Out of Welwyn the road mounted slightly, and to our left we passed a large park; the sun’s rays glinting down between the big tree-trunks therein sent long lines of golden light athwart the smooth sward, and the lengthening shadows suggested to us that the day was growing old, and that, unless we wished to be belated, we had better hasten on. Then followed a pleasant stretch of wooded country, the west all aglow with the glory of the setting sun, whilst a soft grayness was gradually spreading over the east, blotting out all trivial details, and causing the landscape there to assume a dim, mysterious aspect; in that direction the scenery might be commonplace enough in the glaring light of mid-day—possibly it was, but just then under that vague effect it looked quite poetical, and by giving our romantic fancies full rein we could almost have imagined that there lay the enchanted forest of

A ROADSIDE ENIGMA

fairy-tale renown. A little occasional romancing may be allowed on a driving tour; he is a dull and unpoetic soul, indeed, who never indulges in a moment’s harmless day-dreaming now and again!

Soon the slumberous, unprogressive little town of Stevenage came in view, and just before it, on a green space to the right of the road, we espied six curious-looking, grass-grown mounds all in a row, like so many pigmy green pyramids. We afterwards learnt that these are supposed to be Danish Barrows; but learned antiquaries, like most of their kind, are not all agreed upon this point, though the majority hold to the Danish theory. Still, Danish or not, there they stand to challenge the curiosity of the observant wayfarer. A roadside enigma that doubtless puzzled our forefathers, and afforded food for discussion when journeying in these parts, the railway traveller misses them and much else besides as he is whirled through the land at a speed that only permits of a blurred impression of fields and woods, of rivers and hills, of church towers, towns, hamlets, and farmsteads—that is, when the train is not rushing through a cutting, or plunging into a darksome tunnel. In a scenic sense between the Great North Road and the Great Northern Railway is a vast gulf!

At the present day, at any rate at the time we were there, these prehistoric relics were serving the undistinguished purpose of a ready-made and somewhat original recreation-ground for the town’s children; for as we passed by we observed quite a number of them climbing up and down the barrows, playing “King of the Castle” thereon, and generally romping over and round about them with much noisy merriment. I really think that these ancient mounds deserve to be better cared for; those things that are worthy of being preserved should be preserved, for antiquity once destroyed can never be replaced; it is too late when a monument of the past has disappeared to discover how interesting it was.

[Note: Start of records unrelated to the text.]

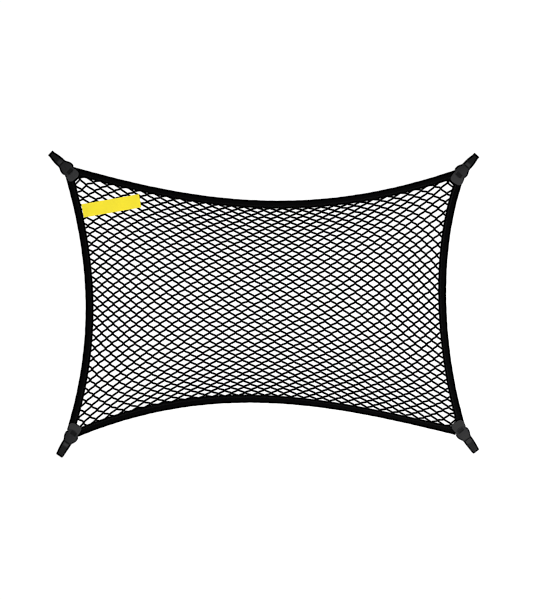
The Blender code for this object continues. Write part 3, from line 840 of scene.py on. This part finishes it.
# %% [markdown]
# ## The keepers
#
# A keeper is a moulded clamp: a plate above and a plate below the corner of the tape, joined at the
# hook's end. Its form is a pillow, round at the net's end and square at the hook's end, made by
# shrinking one outline towards its middle while the height runs over a rounded edge. A bevelled box
# would have four equal corners. Boxes are then cut out of the pillow for the tape, for the flat tail
# of the hook, and beside the end wall for the ears.

# %% Keepers
KEEPER_HALF_WIDTH = 15.3
KEEPER_END_HALF_WIDTH = 14.0
KEEPER_HEIGHT = 10.9
KEEPER_CROWN = 0.35
KEEPER_CORNER_RADIUS = 9.5
KEEPER_SQUARE_RADIUS = 1.3
KEEPER_EDGE = 2.0
CORNER_POINTS_A_QUARTER = 12
RIM_RINGS = 13
KEEPER_SHARP_DEG = 38.0
PLATE_SHARES = (0.2, 0.55, 0.85)
PLATE_BELOW = 2.2
SLOT_TOP = CORNER_LIFT + BINDING_HEIGHT + GAP
ANCHOR_HIGH = 8.9
ANCHOR_NECK_HALF_WIDTH = 3.2
ANCHOR_HEAD_HALF_WIDTH = 6.8
ANCHOR_HEAD_FROM = -23.5
ANCHOR_HEAD_TO = -18.5
FAR_AWAY = 40.0
#   the way over a keeper and round it, in metres
KEEPER_WAYS = (0.05, 0.09)
BOX_SIDES = [(0, 1, 3, 2), (4, 6, 7, 5), (0, 4, 5, 1), (2, 3, 7, 6), (0, 2, 6, 4), (1, 5, 7, 3)]


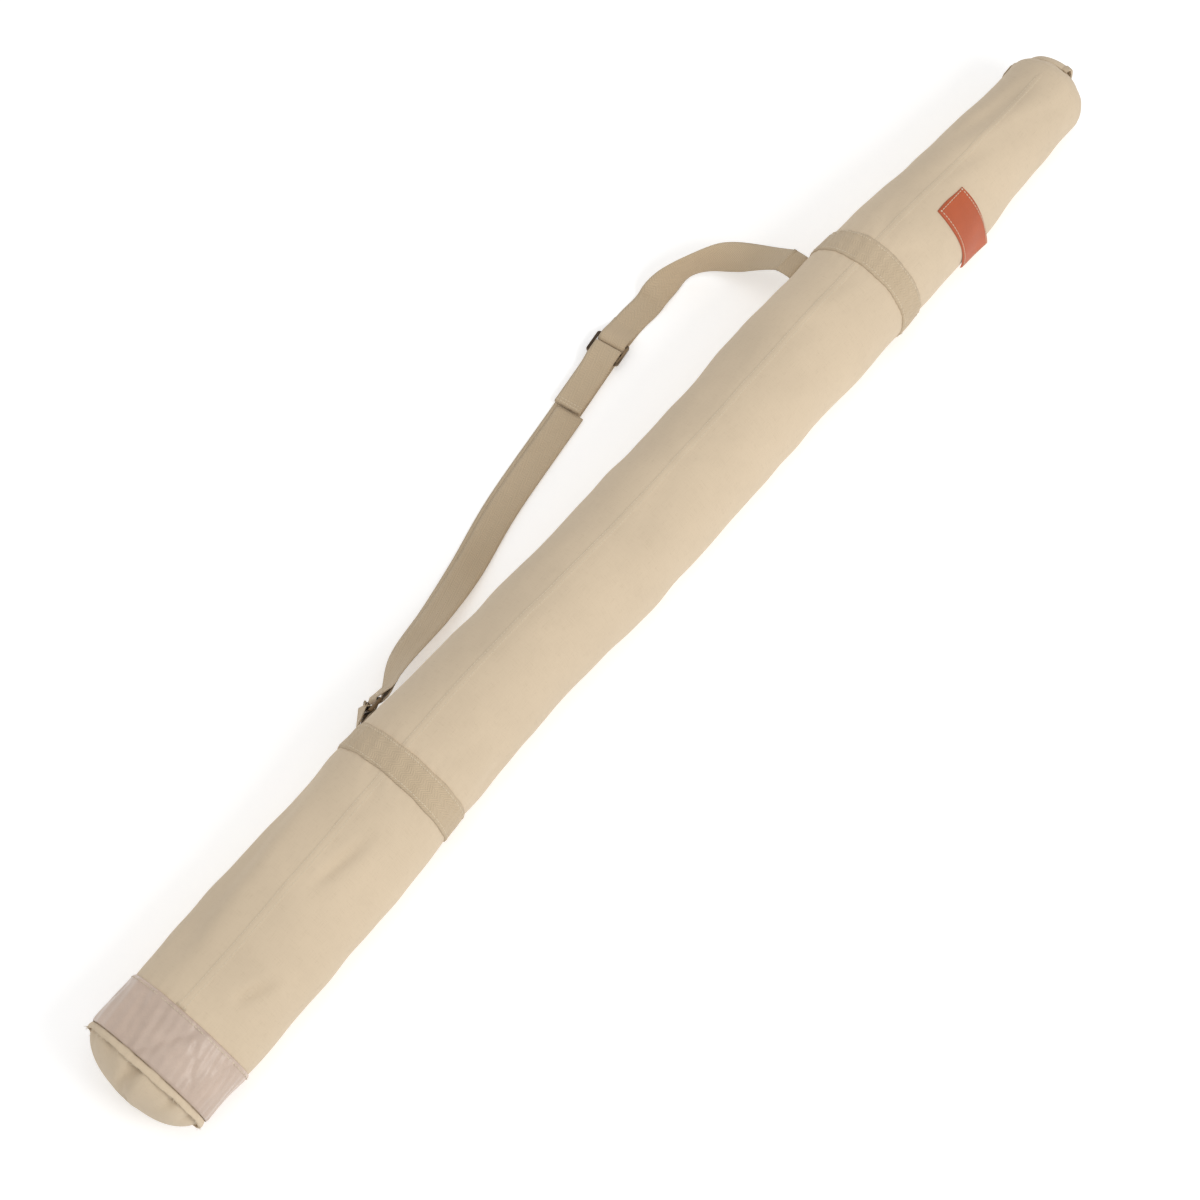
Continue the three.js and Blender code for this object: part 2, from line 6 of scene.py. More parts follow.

At Stevenage we put up for the night at the “White Lion,” a homely little hostelry, where we found clean and comfortable, if not luxurious, quarters for ourselves, and good accommodation for our horses, and not being of an exacting nature, were well content. So ended our first long day’s wanderings.

We had seen so much since we left London in the early morning, that we felt it difficult to realise, on the authority of our copy of Paterson’s Roads (last edition of 1829), we had only travelled some thirty-one miles; the precise distance we could not arrive at, since Paterson takes his measurement from “Hick’s Hall,” and we did not start from the site thereof; indeed, exactly where “Hick’s Hall” stood I am not very clear—somewhere in Smithfield, I believe.